In the listing below, find the line with "size=lambda t: 1", then repeat exactly every line from the top through that one.

-------

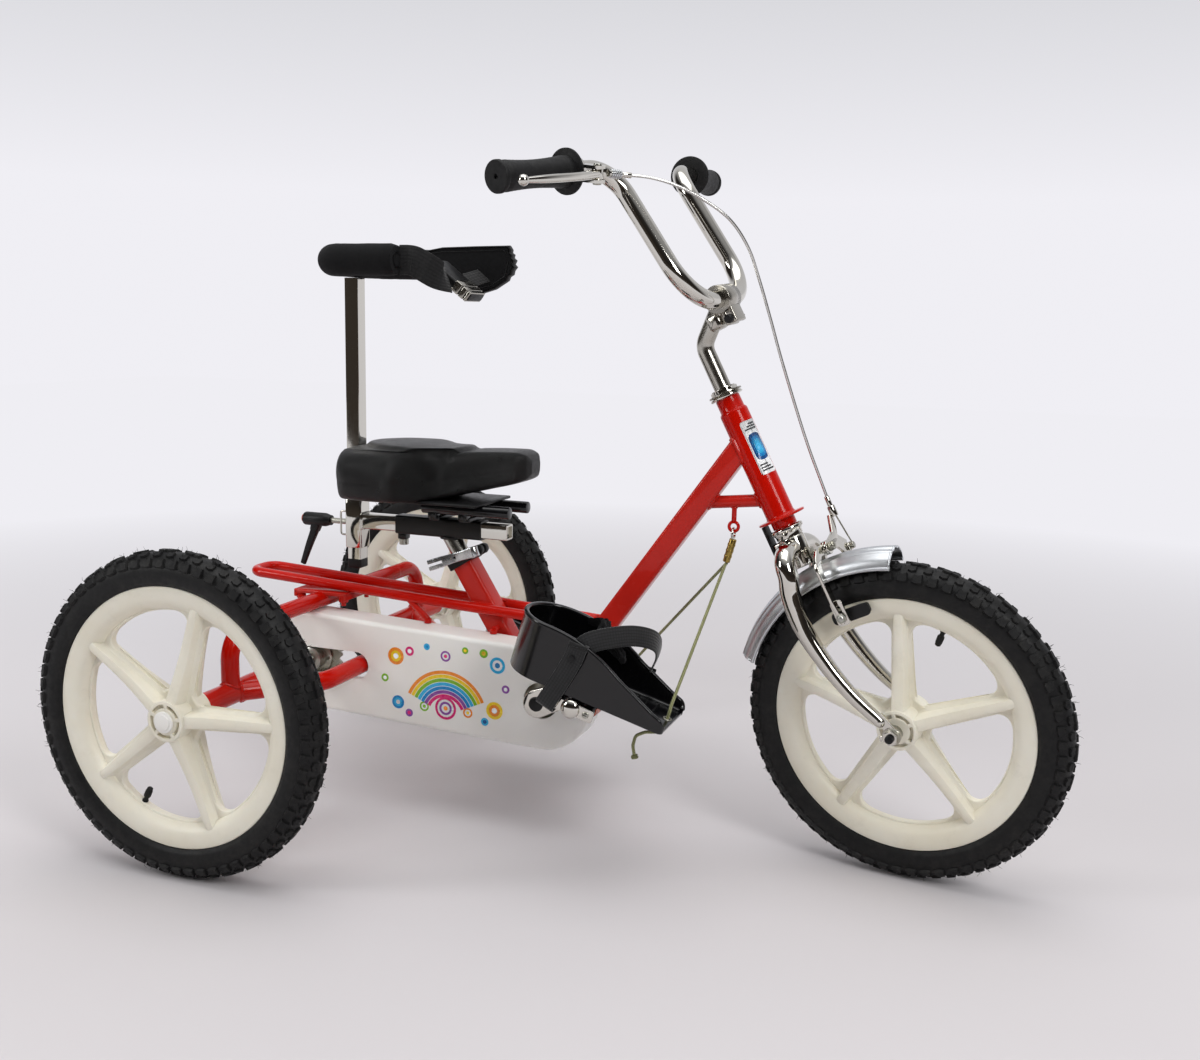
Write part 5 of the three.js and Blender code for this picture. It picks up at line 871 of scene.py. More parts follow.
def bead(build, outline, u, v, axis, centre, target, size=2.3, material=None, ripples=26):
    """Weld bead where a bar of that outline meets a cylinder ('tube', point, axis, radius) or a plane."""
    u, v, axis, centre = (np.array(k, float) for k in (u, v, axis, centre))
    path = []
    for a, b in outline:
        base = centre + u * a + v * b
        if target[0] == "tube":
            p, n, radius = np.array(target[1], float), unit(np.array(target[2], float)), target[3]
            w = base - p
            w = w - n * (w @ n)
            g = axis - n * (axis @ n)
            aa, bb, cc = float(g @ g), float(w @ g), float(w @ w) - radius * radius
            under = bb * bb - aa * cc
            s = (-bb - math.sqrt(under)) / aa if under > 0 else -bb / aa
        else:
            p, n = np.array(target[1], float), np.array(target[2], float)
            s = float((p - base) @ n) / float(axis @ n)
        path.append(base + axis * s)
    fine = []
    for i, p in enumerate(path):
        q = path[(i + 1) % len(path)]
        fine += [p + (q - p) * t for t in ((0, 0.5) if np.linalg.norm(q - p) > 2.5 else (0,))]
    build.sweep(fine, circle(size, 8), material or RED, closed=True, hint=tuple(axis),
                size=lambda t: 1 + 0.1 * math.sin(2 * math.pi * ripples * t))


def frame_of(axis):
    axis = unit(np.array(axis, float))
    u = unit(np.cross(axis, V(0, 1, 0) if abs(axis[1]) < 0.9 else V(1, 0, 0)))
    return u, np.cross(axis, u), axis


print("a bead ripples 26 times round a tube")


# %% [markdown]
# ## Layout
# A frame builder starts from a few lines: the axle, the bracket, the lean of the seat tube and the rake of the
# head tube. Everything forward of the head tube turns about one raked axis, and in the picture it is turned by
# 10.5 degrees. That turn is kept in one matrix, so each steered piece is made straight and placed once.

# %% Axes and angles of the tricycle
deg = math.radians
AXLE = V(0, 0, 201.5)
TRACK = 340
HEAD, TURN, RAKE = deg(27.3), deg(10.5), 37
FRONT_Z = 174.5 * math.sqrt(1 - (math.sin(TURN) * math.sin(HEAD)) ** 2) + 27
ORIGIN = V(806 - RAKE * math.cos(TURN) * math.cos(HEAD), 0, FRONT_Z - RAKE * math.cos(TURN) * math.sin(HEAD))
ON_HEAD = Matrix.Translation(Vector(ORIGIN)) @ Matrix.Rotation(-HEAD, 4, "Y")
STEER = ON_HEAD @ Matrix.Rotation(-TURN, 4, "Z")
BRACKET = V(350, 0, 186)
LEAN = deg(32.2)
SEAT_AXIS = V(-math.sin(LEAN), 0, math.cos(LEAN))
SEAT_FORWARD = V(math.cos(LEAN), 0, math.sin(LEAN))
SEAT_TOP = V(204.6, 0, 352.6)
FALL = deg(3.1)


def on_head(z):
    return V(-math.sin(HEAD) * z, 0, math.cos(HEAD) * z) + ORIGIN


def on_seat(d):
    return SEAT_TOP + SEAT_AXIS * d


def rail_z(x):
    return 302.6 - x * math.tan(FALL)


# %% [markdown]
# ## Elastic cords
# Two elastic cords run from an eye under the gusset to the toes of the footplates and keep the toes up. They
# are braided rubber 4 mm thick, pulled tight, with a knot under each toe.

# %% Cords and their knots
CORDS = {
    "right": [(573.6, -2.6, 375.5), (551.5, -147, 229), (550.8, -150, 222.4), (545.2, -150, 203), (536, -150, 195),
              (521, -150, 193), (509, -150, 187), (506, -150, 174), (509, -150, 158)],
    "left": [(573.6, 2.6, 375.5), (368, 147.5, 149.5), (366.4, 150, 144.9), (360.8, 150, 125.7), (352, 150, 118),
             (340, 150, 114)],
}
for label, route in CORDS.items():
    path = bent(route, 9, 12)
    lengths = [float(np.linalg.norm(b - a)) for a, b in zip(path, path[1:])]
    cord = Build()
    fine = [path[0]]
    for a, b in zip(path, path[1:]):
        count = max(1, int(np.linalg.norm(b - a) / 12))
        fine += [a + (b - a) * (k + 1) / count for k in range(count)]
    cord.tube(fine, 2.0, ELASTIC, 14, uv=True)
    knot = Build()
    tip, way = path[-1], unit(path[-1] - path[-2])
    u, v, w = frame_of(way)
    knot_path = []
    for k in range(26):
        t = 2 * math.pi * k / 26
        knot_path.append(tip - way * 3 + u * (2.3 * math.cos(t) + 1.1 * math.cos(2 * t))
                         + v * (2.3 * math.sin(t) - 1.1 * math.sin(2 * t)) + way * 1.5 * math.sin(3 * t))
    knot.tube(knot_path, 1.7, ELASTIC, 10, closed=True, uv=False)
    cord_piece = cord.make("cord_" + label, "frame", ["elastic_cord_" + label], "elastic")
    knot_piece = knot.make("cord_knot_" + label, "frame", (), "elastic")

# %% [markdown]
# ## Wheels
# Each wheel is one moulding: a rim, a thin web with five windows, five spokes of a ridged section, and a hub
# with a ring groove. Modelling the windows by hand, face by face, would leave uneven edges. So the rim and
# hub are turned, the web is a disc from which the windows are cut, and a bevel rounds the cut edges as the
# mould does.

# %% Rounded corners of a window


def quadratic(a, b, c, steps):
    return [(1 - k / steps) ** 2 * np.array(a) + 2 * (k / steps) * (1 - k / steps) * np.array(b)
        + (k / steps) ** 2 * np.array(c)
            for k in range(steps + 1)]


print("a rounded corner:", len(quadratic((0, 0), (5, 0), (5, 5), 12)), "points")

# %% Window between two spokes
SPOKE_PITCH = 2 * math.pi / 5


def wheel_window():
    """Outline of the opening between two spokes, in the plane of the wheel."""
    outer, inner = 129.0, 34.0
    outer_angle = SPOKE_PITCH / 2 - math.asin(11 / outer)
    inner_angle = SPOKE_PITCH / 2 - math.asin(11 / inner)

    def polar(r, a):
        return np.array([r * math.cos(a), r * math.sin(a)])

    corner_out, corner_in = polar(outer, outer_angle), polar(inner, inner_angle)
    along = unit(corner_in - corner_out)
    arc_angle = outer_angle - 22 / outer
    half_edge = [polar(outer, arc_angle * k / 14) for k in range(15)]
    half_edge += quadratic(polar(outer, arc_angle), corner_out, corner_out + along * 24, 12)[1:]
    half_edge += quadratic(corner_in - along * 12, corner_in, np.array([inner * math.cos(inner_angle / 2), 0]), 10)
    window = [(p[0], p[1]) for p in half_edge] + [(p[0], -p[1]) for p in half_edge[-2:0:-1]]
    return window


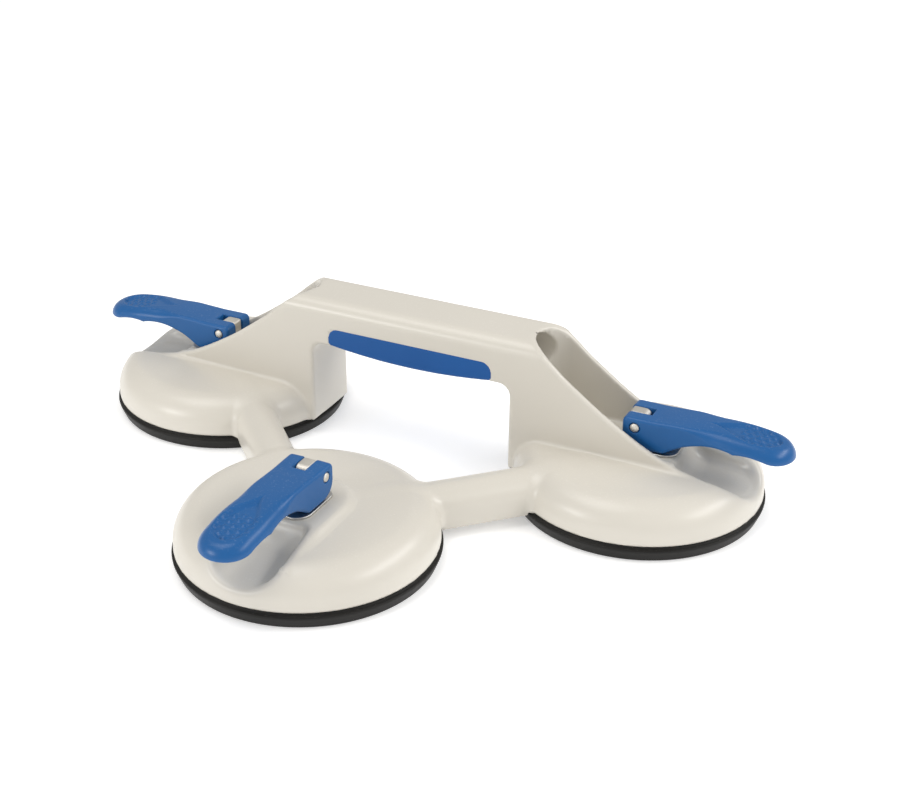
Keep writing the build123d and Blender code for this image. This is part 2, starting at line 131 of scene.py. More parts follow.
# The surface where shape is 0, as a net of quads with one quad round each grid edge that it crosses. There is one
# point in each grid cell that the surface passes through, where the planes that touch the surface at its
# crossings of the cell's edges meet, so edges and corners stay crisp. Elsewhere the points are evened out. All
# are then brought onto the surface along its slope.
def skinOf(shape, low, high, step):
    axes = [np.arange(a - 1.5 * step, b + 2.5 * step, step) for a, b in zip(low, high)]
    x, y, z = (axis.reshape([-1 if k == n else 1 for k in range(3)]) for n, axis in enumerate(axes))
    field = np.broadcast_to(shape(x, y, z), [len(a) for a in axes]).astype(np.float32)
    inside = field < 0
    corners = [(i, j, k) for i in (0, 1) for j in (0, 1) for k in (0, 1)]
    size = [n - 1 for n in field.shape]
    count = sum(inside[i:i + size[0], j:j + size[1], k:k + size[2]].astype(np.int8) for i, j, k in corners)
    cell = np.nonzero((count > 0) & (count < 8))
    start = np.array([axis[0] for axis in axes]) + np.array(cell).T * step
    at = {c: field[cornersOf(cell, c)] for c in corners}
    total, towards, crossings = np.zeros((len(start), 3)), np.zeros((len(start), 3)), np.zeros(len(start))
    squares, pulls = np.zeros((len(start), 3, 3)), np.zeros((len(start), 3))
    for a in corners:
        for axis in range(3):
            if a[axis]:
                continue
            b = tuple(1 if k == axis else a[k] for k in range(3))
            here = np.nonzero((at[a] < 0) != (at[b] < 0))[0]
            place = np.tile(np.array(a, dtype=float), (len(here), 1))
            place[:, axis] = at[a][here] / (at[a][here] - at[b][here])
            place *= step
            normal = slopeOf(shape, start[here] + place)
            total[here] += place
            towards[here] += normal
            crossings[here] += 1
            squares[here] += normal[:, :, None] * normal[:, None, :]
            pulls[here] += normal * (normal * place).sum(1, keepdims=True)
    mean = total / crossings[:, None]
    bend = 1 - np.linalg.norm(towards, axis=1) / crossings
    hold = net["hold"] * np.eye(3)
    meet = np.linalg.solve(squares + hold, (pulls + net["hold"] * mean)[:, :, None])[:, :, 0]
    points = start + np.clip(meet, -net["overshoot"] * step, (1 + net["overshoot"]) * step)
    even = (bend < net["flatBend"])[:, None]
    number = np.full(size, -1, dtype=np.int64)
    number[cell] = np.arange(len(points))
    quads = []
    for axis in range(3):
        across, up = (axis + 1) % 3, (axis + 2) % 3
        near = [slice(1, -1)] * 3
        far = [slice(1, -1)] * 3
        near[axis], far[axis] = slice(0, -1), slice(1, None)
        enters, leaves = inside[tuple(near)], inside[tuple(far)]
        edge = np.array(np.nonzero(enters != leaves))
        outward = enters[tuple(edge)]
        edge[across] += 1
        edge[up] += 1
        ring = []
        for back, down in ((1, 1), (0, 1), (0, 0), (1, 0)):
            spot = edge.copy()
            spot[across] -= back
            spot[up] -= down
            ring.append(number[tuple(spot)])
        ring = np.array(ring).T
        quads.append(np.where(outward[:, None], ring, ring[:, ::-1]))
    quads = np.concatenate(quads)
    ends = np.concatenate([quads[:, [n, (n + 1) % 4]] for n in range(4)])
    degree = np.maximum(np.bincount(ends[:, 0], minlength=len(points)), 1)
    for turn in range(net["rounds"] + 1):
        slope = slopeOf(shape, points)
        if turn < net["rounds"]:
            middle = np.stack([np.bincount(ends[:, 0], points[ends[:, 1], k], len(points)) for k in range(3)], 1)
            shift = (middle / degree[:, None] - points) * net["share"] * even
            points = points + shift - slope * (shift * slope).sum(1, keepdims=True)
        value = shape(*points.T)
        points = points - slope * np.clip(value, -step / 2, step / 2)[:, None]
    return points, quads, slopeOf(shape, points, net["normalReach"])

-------

__TASK RESULT__:
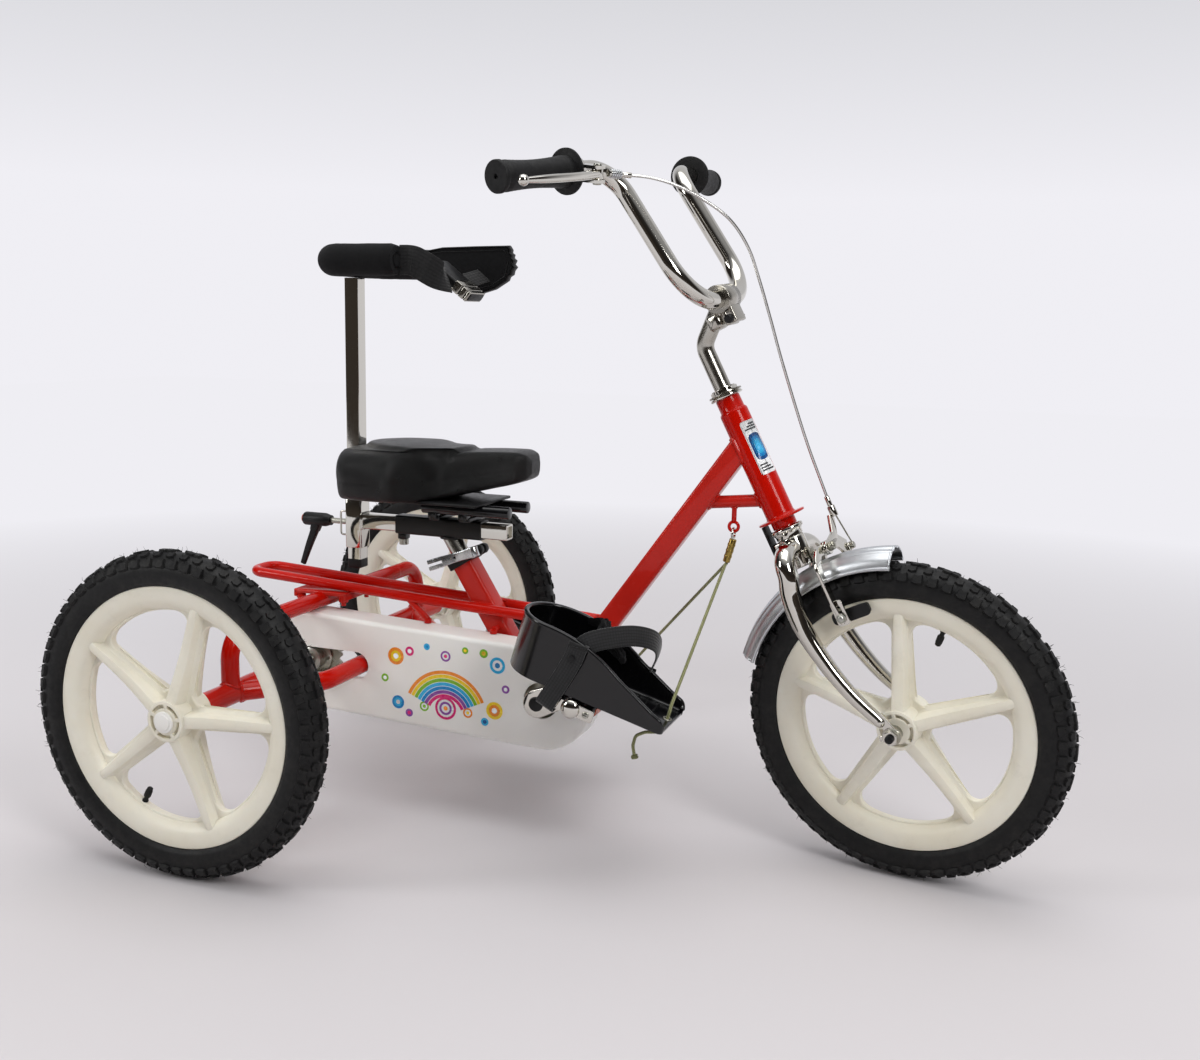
Write part 5 of the three.js and Blender code for this picture. It picks up at line 871 of scene.py. More parts follow.
def bead(build, outline, u, v, axis, centre, target, size=2.3, material=None, ripples=26):
    """Weld bead where a bar of that outline meets a cylinder ('tube', point, axis, radius) or a plane."""
    u, v, axis, centre = (np.array(k, float) for k in (u, v, axis, centre))
    path = []
    for a, b in outline:
        base = centre + u * a + v * b
        if target[0] == "tube":
            p, n, radius = np.array(target[1], float), unit(np.array(target[2], float)), target[3]
            w = base - p
            w = w - n * (w @ n)
            g = axis - n * (axis @ n)
            aa, bb, cc = float(g @ g), float(w @ g), float(w @ w) - radius * radius
            under = bb * bb - aa * cc
            s = (-bb - math.sqrt(under)) / aa if under > 0 else -bb / aa
        else:
            p, n = np.array(target[1], float), np.array(target[2], float)
            s = float((p - base) @ n) / float(axis @ n)
        path.append(base + axis * s)
    fine = []
    for i, p in enumerate(path):
        q = path[(i + 1) % len(path)]
        fine += [p + (q - p) * t for t in ((0, 0.5) if np.linalg.norm(q - p) > 2.5 else (0,))]
    build.sweep(fine, circle(size, 8), material or RED, closed=True, hint=tuple(axis),
                size=lambda t: 1 + 0.1 * math.sin(2 * math.pi * ripples * t))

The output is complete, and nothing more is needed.